Disaster Recovery Planning: Establish a well-defined disaster recovery plan. This plan should detail the processes to follow in case of data loss or service disruptions, ensuring a swift recovery.
Multi-Region Deployments: Consider deploying your Kubernetes clusters across multiple regions to ensure data durability and availability. Multi-region deployments provide a geographical redundancy that can be crucial during regional outages. With our opensource workflows in the Cloud, disaster recovery can be automatically provisioned for you without worrying about your underlying infrastructure.

Integrating Kubernetes with CTO.ai

The integration of Kubernetes and CTO.ai facilitates a developed CI/CD pipeline where changes can be rapidly and safely deployed to a Kubernetes cluster.

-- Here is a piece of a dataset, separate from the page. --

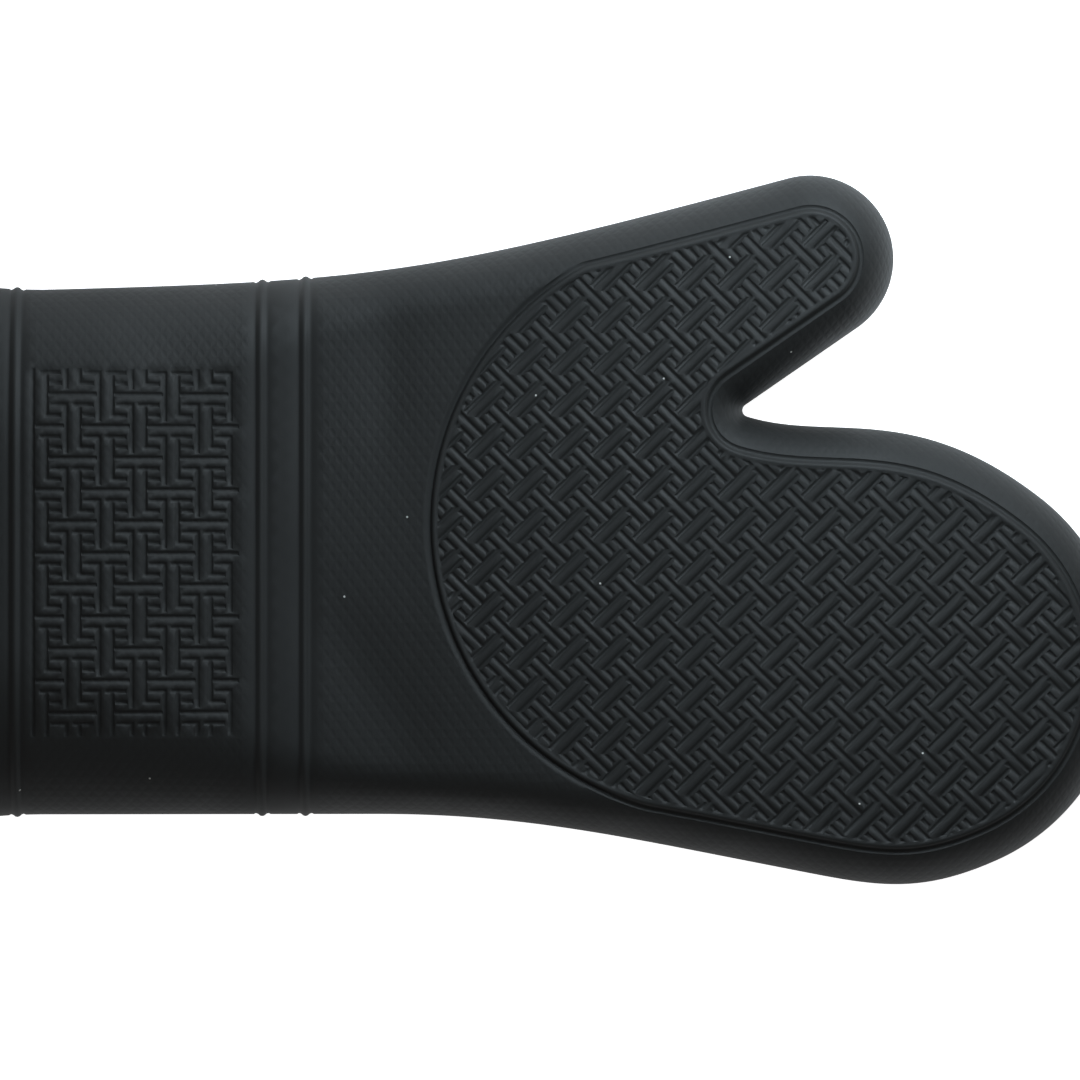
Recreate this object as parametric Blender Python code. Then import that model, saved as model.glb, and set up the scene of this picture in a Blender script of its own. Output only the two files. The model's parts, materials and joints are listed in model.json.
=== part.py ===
"""Moulded silicone oven mitt with a quilted cotton lining, lying flat, palm up.

The mitt is two silicone shell halves bonded along a parting line, and inside each half lies a quilt of
scrim, wadding and lining cloth. A binding closes the quilt's edge at the mouth, and a tape loop hangs it up.
Metres, +X from the cuff to the fingers, +Y towards the thumb, +Z up, origin under the middle of the whole.
"""
from math import cos, pi, radians, sin

import bmesh
import bpy
import numpy as np
from mathutils.geometry import delaunay_2d_cdt

# ---- Driving sizes, in metres ----
# Outline, seen from above. X runs from the cuff's mouth, Y from the cuff's centre line.
MITT_LENGTH = 0.2914
CUFF_WIDTH = 0.1310
MOUTH_FLARE = 0.0014          # how far the mouth stands out past the cuff, each side
FLARE_LENGTH = 0.022
CUFF_SLOPE = radians(1.6)     # the thumb side of the cuff opens slowly towards the hand
FINGER_END_RADIUS = 0.0532
FINGER_DROP = 0.0285          # centre of the finger end, away from the thumb
THUMB_RADIUS = 0.0209
THUMB_REACH = 0.0733          # centre of the thumb's tip, out from the centre line
THUMB_SETBACK = 0.0783        # and back from the finger end
THUMB_OUTER_SLOPE = radians(15.0)
THUMB_INNER_SLOPE = radians(34.6)
NOTCH_SETBACK = 0.0945        # root of the thumb, back from the finger end
NOTCH_RADIUS = 0.0016
HEEL_LENGTH = 0.105           # where the little-finger side leaves the cuff's straight edge
HEEL_SWELL_SETBACK = 0.0850   # the swell of that side, back from the finger end
HEEL_SWELL = 0.0790
HEEL_SWELL_SLOPE = radians(11.0)

# Thickness, with the mitt lying on its back.
HAND_THICKNESS = 0.034
FINGER_THICKNESS = 0.030
MOUTH_HEIGHT = 0.048
HAND_ROLL = 0.011             # width of the rounded edge, from the side to the flat face
MOUTH_ROLL = 0.044
CUFF_RUN = 0.118              # length over which the mouth's oval flattens into the hand

# Walls, from the outside in.
SHELL_WALL = 0.0020
BINDING_WALL = 0.0005
SCRIM_WALL = 0.0004
WADDING_WALL = 0.0028
LINING_WALL = 0.0005
CLEARANCE = 0.0003            # between every two pieces that touch on the real mitt

# Ribs round the cuff, and the trim at its mouth.
RIB_HEIGHT = 0.0005
RIB_WIDTH = 0.0022
RIB_POSITIONS = (0.0045, 0.0150, 0.0760, 0.0868)
BINDING_LEG = 0.0100
BINDING_FOLD = 0.0015
STITCH_RADIUS = 0.0004
STITCH_INSET = 0.0070
SEAM_TAPE_WIDTH = 0.0060
SEAM_TAPE_WALL = 0.0005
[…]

This involves:

Setting Up Environment: Ensuring Kubernetes and CTO.ai are configured and communicating successfully.

version: "1"
pipelines:
  - name: sample-expressjs-pipeline-do-k8s-cdktf:0.2.5
    description: Build and Publish an image in a DigitalOcean Container Registry
    env:
      static:
        - DEBIAN_FRONTEND=noninteractive
        - STACK_TYPE=do-k8s-cdktf
        - ORG=cto-ai
        - GH_ORG=workflows-sh
        - REPO=sample-expressjs-do-k8s-cdktf
        - BIN_LOCATION=/tmp/tools
      secrets:
        - GITHUB_TOKEN
        - DO_TOKEN

Automated Pipeline: Configuring CTO.ai to automatically build and test the application on code changes.

version: "1"
pipelines:
  - name: sample-expressjs-pipeline-do-k8s-cdktf:0.2.5
    description: Build and Publish an image in a DigitalOcean Container Registry
    env:
      static:
        - DEBIAN_FRONTEND=noninteractive
        - STACK_TYPE=do-k8s-cdktf
        - ORG=cto-ai
        - GH_ORG=workflows-sh
        - REPO=sample-expressjs-do-k8s-cdktf
        - BIN_LOCATION=/tmp/tools
      secrets:
        - GITHUB_TOKEN
        - DO_TOKEN
    events:
      - "github:workflows-sh/sample-expressjs-do-k8s-cdktf:pull_request.opened"
      - "github:workflows-sh/sample-expressjs-do-k8s-cdktf:pull_request.synchronize"
      - "github:workflows-sh/sample-expressjs-do-k8s-cdktf:pull_request.merged"
    jobs:
      - name: sample-expressjs-build-do-k8s-cdktf
        description: Build step for sample-expressjs-do-k8s-cdktf
        packages:
          - git
          - unzip
          - wget
          - tar
        steps:
          - mkdir -p $BIN_LOCATION
          - git version
          - git clone https://oauth2:[email protected]/$GH_ORG/$REPO
          - docker build -f Dockerfile -t one-img-to-rule-them-all:latest .
          - docker tag one-img-to-rule-them-all:latest registry.digitalocean.com/$ORG/$REPO:$CLEAN_REF
          - docker push registry.digitalocean.com/$ORG/$REPO:$CLEAN_REF
services:
  - name: sample-expressjs-service-do-k8s-cdktf:0.1.6
    description: Preview of image built by the pipeline
    run: node /ops/index.js
    port: [ '8080:8080' ]
    sdk: off
    domain: ""
    env:
      static:
        - PORT=8080
    events:
      - "github:workflows-sh/sample-expressjs-do-k8s-cdktf:pull_request.opened"
      - "github:workflows-sh/sample-expressjs-do-k8s-cdktf:pull_request.synchronize"
      - "github:workflows-sh/sample-expressjs-do-k8s-cdktf:pull_request.merged"
    trigger:
      - build
      - publish
      - start

Strategic Data Management in the CI/CD Pipeline

Implementing a coherent data management strategy within the CI/CD pipeline involves:

Persistent Storage: Configuring PVs and PVCs in Kubernetes to manage and maintain essential data across deployments and updates.
Database Migrations: Ensuring database schema changes are smoothly transitioned within the CI/CD pipeline.
Data Backup and Recovery: Implementing backup and recovery strategies to protect data integrity during unforeseen issues or failures.
Security: Ensuring sensitive data is encrypted and secure throughout the CI/CD process.

Conclusion

Managing data in Kubernetes requires a strategic approach encompassing storage provisioning, data protection, and monitoring. With CTO.ai practices, organizations can ensure that their data remains secure, available, and optimized for performance in a Kubernetes environment.